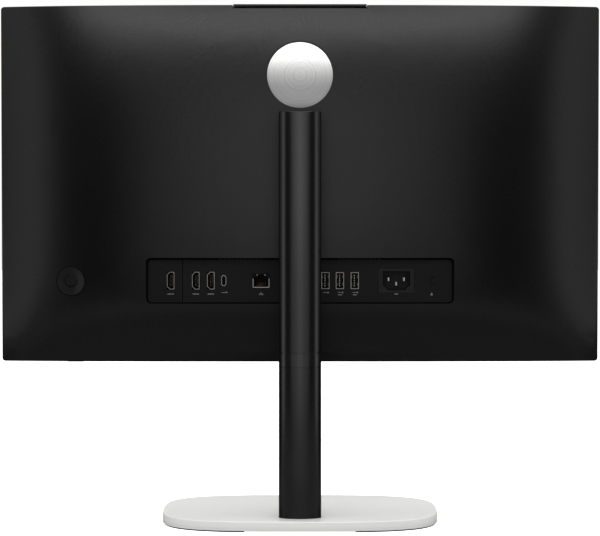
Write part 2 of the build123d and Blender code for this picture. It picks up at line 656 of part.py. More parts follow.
with BuildPart() as lock_slot_insert:
    slab((LOCK_X - 6, LOCK_X + 6), (PLATE_Y[0] - 1.8, PLATE_Y[0]), (PORT_Z - 9, PORT_Z + 9))
    with BuildSketch(facing(PLATE_Y[0] - 3)):
        with Locations((LOCK_X, PORT_Z)):
            SlotOverall(LOCK_SIZE[1] - 0.6, LOCK_SIZE[0] - 0.6, rotation=90)
    extrude(amount=-6, mode=Mode.SUBTRACT)
finish(lock_slot_insert.part, "lock_slot_insert")

# ---------------------------------------------------------------- badge, power button, pad
with BuildPart() as badge_disc:
    with BuildSketch(badge_plane.offset(-0.98)):
        Circle(BADGE_R)
    extrude(amount=1.5)
    fillet(badge_disc.faces().sort_by(Axis.Y)[-1].edges(), 0.35)
finish(badge_disc.part, "badge_disc")

DISH_DEPTH = 1.6
DISH_SPHERE = (12.4 ** 2 + DISH_DEPTH ** 2) / (2 * DISH_DEPTH)
BUTTON_TRAVEL = 1.5

with BuildPart() as power_dish:
    with BuildSketch(dish_plane.offset(-5)):
        Circle(DISH_R)
        Circle(BUTTON_R + 0.35, mode=Mode.SUBTRACT)
    extrude(amount=5)
    with Locations(dish_plane.offset(DISH_SPHERE - DISH_DEPTH).location):
        Sphere(DISH_SPHERE, mode=Mode.SUBTRACT)
finish(power_dish.part, "power_dish")

with BuildPart() as power_button:
    with BuildSketch(dish_plane.offset(-6.8)):
        Circle(BUTTON_R)
    extrude(amount=6.2)
    fillet(power_button.faces().sort_by(Axis.Y)[-1].edges(), 0.9)
    with BuildSketch(dish_plane.offset(-6.8)):
        Circle(BUTTON_R + 1.6)
    extrude(amount=1.2)
finish(power_button.part, "power_button")

with BuildPart() as power_switch:
    with BuildSketch(dish_plane.offset(-6.8 - BUTTON_TRAVEL - 0.6)):
        Rectangle(6, 6)
    extrude(amount=-3)
    with BuildSketch(dish_plane.offset(-11.9)):
        Rectangle(20, 16)
    extrude(amount=-1.6)
    slab((197, 209), (CHASSIS_Y[1], -25.5), (207, 217))
finish(power_switch.part, "power_switch")

with BuildPart() as bottom_pad:
    slab((196.0, 210.5), (-33.5, -29.5), (HEAD_BOTTOM - 0.5, HEAD_BOTTOM))
finish(bottom_pad.part, "bottom_pad")

# ---------------------------------------------------------------- electronics
with BuildPart() as main_board:
    slab((-62, 126), BOARD_Y, (186, 240))
    slab((36, 170), BOARD_Y, (240, 340))
    with BuildSketch(facing(BOARD_Y[0] - 1)):
        with Locations(BOARD_POSTS):
            Circle(1.8)
    extrude(amount=-4, mode=Mode.SUBTRACT)
finish(main_board.part, "main_board")

with BuildPart() as board_screws:
    with BuildSketch(facing(BOARD_Y[1])):
        with Locations(BOARD_POSTS):
            Circle(2.8)
    extrude(amount=-1.6)
    with BuildSketch(facing(BOARD_Y[0] - 4)):
        with Locations(BOARD_POSTS):
            Circle(1.5)
    extrude(amount=-(BOARD_Y[1] - BOARD_Y[0] + 4))
finish(board_screws.part, "board_screws")

CHIP = (66.0, 290.0)
PLATE_TOP_Y = -20.4
PIPE_Y = -20.0

with BuildPart() as processor:
    slab((CHIP[0] - 18.5, CHIP[0] + 18.5), (BOARD_Y[1], BOARD_Y[1] + 2.9), (CHIP[1] - 18.5, CHIP[1] + 18.5))
finish(processor.part, "processor")

with BuildPart() as heat_pipes:
    slab((CHIP[0] - 21, CHIP[0] + 21), (BOARD_Y[1] + 2.95, PLATE_TOP_Y), (CHIP[1] - 25, CHIP[1] + 25))
    for x, z in ((60.0, 441.0), (72.0, 432.0)):
        with BuildLine(Plane.XZ.offset(-PIPE_Y)) as route:
            FilletPolyline((x, CHIP[1] - 22), (x, z), (167, z), radius=14)
        with BuildSketch(Plane((x, PIPE_Y, CHIP[1] - 22), z_dir=(0, 0, 1))):
            Circle(3.0)
        sweep(path=route.wire())
finish(heat_pipes.part, "heat_pipes")

FIN_X = (92.0, 166.0)
FIN_Y = (-31.0, -15.0)
FIN_Z = (426.0, 448.0)
FIN_PITCH = 3.0

with BuildPart() as fin_stack:
    slab(FIN_X, FIN_Y, FIN_Z)
    with BuildSketch(Plane.XY.offset(FIN_Z[0] - 1)):
        with Locations([(FIN_X[0] + 2.5 + FIN_PITCH * step, sum(FIN_Y) / 2) for step in range(24)]):
            Rectangle(FIN_PITCH - 0.6, FIN_Y[1] - FIN_Y[0] - 1.6)
    extrude(amount=FIN_Z[1] - FIN_Z[0] + 2, mode=Mode.SUBTRACT)
    for z in (441.0, 432.0):
        rod((130, PIPE_Y, z), 3.05, 90, turn=(0, 90, 0), mode=Mode.SUBTRACT)
finish(fin_stack.part, "fin_stack")

BLOWER = (130.0, 382.0)
BLOWER_HALF = 41.0
BLOWER_Y = (-33.6, -13.6)
CAVE_Y = (-32.0, -15.2)
ROTOR_R = 33.5

with BuildPart() as blower_housing:
    slab((BLOWER[0] - BLOWER_HALF, BLOWER[0] + BLOWER_HALF), BLOWER_Y,
         (BLOWER[1] - BLOWER_HALF, BLOWER[1] + BLOWER_HALF))
    with BuildSketch(facing(CAVE_Y[0])):
        with Locations(BLOWER):
            Circle(37.0)
        with Locations((BLOWER[0], BLOWER[1] + 30)):
            Rectangle(66, 60)
    extrude(amount=-(CAVE_Y[1] - CAVE_Y[0]), mode=Mode.SUBTRACT)
    with BuildSketch(facing(CAVE_Y[1] - 1)):
        with Locations(BLOWER):
            Circle(25.0)
    extrude(amount=-4, mode=Mode.SUBTRACT)
    with BuildSketch(facing(CAVE_Y[0])):
        with Locations(BLOWER):
            Circle(4.0)
            Circle(2.05, mode=Mode.SUBTRACT)
    extrude(amount=-2.0)
finish(blower_housing.part, "blower_housing")

with BuildPart() as blower_rotor:
    with BuildSketch(facing(CAVE_Y[0] + 2.6)):
        with Locations(BLOWER):
            Circle(ROTOR_R)
    extrude(amount=-1.2)
    with BuildSketch(facing(CAVE_Y[0] + 3.0)):
        with Locations(BLOWER):
            Circle(14.0)
            with PolarLocations(27.0, 22):
                Rectangle(12.5, 1.0, rotation=35)
    extrude(amount=-12.6)
    with BuildSketch(facing(CAVE_Y[0] + 0.3)):
        with Locations(BLOWER):
            Circle(2.0)
    extrude(amount=-4)
finish(blower_rotor.part, "blower_rotor")

with BuildPart() as memory_modules:
    for y in (-24.0, -20.4):
        slab((98, 167.6), (y, y + 1.2), (299, 329))
finish(memory_modules.part, "memory_modules")

with BuildPart() as storage_drive:
    slab((90, 170), (BOARD_Y[1] + 2, BOARD_Y[1] + 2.8), (270, 292))
    slab((94, 160), (BOARD_Y[1] + 2.8, BOARD_Y[1] + 4.2), (273, 289))
finish(storage_drive.part, "storage_drive")

with BuildPart() as wireless_card:
    slab((126, 156), (BOARD_Y[1] + 2, BOARD_Y[1] + 2.8), (244, 266))
    slab((130, 152), (BOARD_Y[1] + 2.8, BOARD_Y[1] + 4.4), (247, 263))
finish(wireless_card.part, "wireless_card")

with BuildPart() as power_supply:
    slab((-195, -66), (CHASSIS_Y[1], -14.4), (238, 330))
    chamfer(power_supply.faces().sort_by(Axis.Y)[-1].edges(), 1.5)
finish(power_supply.part, "power_supply")

for side, name in ((1, "speaker_left"), (-1, "speaker_right")):
    with BuildPart() as speaker:
        slab(sorted((side * 120, side * 200)), (CHASSIS_Y[1], -28.0), (150, 180))
        fillet(speaker.edges().filter_by(Axis.Y), 4)
        rod((side * 138, -27.4, 165), 11.5, 1.6, turn=(90, 0, 0))
    finish(speaker.part, name)

# ---------------------------------------------------------------- pop-up webcam
CAP_TOP = 459.75
CAP_BOTTOM = 457.95
CAM_X = 50.0
CAM_Y = (-33.0, -22.0)
CAM_Z = (428.0, CAP_BOTTOM)
LENS_Z = 449.0
GUIDE_GAP = 0.3

with BuildPart() as webcam_guide:
    wall = 1.4
    slab((-CAM_X - GUIDE_GAP - 6, CAM_X + GUIDE_GAP + 6), (CHASSIS_Y[1], CAM_Y[1] + GUIDE_GAP + wall), (424, 455.4))
    slab((-CAM_X - GUIDE_GAP, CAM_X + GUIDE_GAP), (CAM_Y[0] - GUIDE_GAP, CAM_Y[1] + GUIDE_GAP), (423, 457),
         mode=Mode.SUBTRACT)
finish(webcam_guide.part, "webcam_guide")

with BuildPart() as webcam_module:
    slab((-CAM_X, CAM_X), CAM_Y, CAM_Z)
    slab((-NOTCH_X + 0.5, NOTCH_X - 0.5), (SEAM_Y + 0.4, crown(NOTCH_X, HEAD_TOP) - 0.2), (CAP_BOTTOM, CAP_TOP))
    with Locations(Plane((0, CAM_Y[0], LENS_Z), z_dir=(0, -1, 0)).location):
        Hole(4.1, depth=2.0)
finish(webcam_module.part, "webcam_module")

with BuildPart() as webcam_lens:
    rod((0, CAM_Y[0] + 1.0, LENS_Z), 4.0, 1.9, turn=(90, 0, 0))
finish(webcam_lens.part, "webcam_lens")
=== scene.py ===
import json
from math import cos, pi, radians, sin

import bmesh
import bpy
from mathutils import Matrix, Vector


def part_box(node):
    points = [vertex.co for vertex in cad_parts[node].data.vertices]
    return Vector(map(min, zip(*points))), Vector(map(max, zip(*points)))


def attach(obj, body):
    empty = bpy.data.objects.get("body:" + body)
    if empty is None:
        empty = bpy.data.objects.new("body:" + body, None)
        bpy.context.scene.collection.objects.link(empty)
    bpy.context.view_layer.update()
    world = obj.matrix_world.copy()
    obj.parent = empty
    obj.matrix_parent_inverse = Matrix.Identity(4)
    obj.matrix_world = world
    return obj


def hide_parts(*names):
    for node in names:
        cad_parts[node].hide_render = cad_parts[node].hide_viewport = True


# All-in-one PC on a height-adjustable column stand, seen from behind.
# Metres, +Z up. The screen faces -Y and the ports face +Y.

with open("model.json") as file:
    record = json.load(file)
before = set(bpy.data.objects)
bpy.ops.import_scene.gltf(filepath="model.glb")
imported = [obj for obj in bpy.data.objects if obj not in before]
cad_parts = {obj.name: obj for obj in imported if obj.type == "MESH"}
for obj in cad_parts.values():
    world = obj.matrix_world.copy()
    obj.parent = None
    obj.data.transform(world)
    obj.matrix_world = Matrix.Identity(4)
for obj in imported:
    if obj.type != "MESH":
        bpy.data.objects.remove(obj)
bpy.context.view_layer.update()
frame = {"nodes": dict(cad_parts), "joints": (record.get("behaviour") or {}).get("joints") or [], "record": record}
NODES = frame["nodes"]
MM = 0.001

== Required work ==
Above are some lines. Repeat exactly, and only, those from the line that has "CAM_Z = (428.0, CAP_BOTTOM)" through the line that has "# Metres, +Z".

== Task solution ==
CAM_Z = (428.0, CAP_BOTTOM)
LENS_Z = 449.0
GUIDE_GAP = 0.3

with BuildPart() as webcam_guide:
    wall = 1.4
    slab((-CAM_X - GUIDE_GAP - 6, CAM_X + GUIDE_GAP + 6), (CHASSIS_Y[1], CAM_Y[1] + GUIDE_GAP + wall), (424, 455.4))
    slab((-CAM_X - GUIDE_GAP, CAM_X + GUIDE_GAP), (CAM_Y[0] - GUIDE_GAP, CAM_Y[1] + GUIDE_GAP), (423, 457),
         mode=Mode.SUBTRACT)
finish(webcam_guide.part, "webcam_guide")

with BuildPart() as webcam_module:
    slab((-CAM_X, CAM_X), CAM_Y, CAM_Z)
    slab((-NOTCH_X + 0.5, NOTCH_X - 0.5), (SEAM_Y + 0.4, crown(NOTCH_X, HEAD_TOP) - 0.2), (CAP_BOTTOM, CAP_TOP))
    with Locations(Plane((0, CAM_Y[0], LENS_Z), z_dir=(0, -1, 0)).location):
        Hole(4.1, depth=2.0)
finish(webcam_module.part, "webcam_module")

with BuildPart() as webcam_lens:
    rod((0, CAM_Y[0] + 1.0, LENS_Z), 4.0, 1.9, turn=(90, 0, 0))
finish(webcam_lens.part, "webcam_lens")
=== scene.py ===
import json
from math import cos, pi, radians, sin

import bmesh
import bpy
from mathutils import Matrix, Vector


def part_box(node):
    points = [vertex.co for vertex in cad_parts[node].data.vertices]
    return Vector(map(min, zip(*points))), Vector(map(max, zip(*points)))


def attach(obj, body):
    empty = bpy.data.objects.get("body:" + body)
    if empty is None:
        empty = bpy.data.objects.new("body:" + body, None)
        bpy.context.scene.collection.objects.link(empty)
    bpy.context.view_layer.update()
    world = obj.matrix_world.copy()
    obj.parent = empty
    obj.matrix_parent_inverse = Matrix.Identity(4)
    obj.matrix_world = world
    return obj


def hide_parts(*names):
    for node in names:
        cad_parts[node].hide_render = cad_parts[node].hide_viewport = True


# All-in-one PC on a height-adjustable column stand, seen from behind.
# Metres, +Z up. The screen faces -Y and the ports face +Y.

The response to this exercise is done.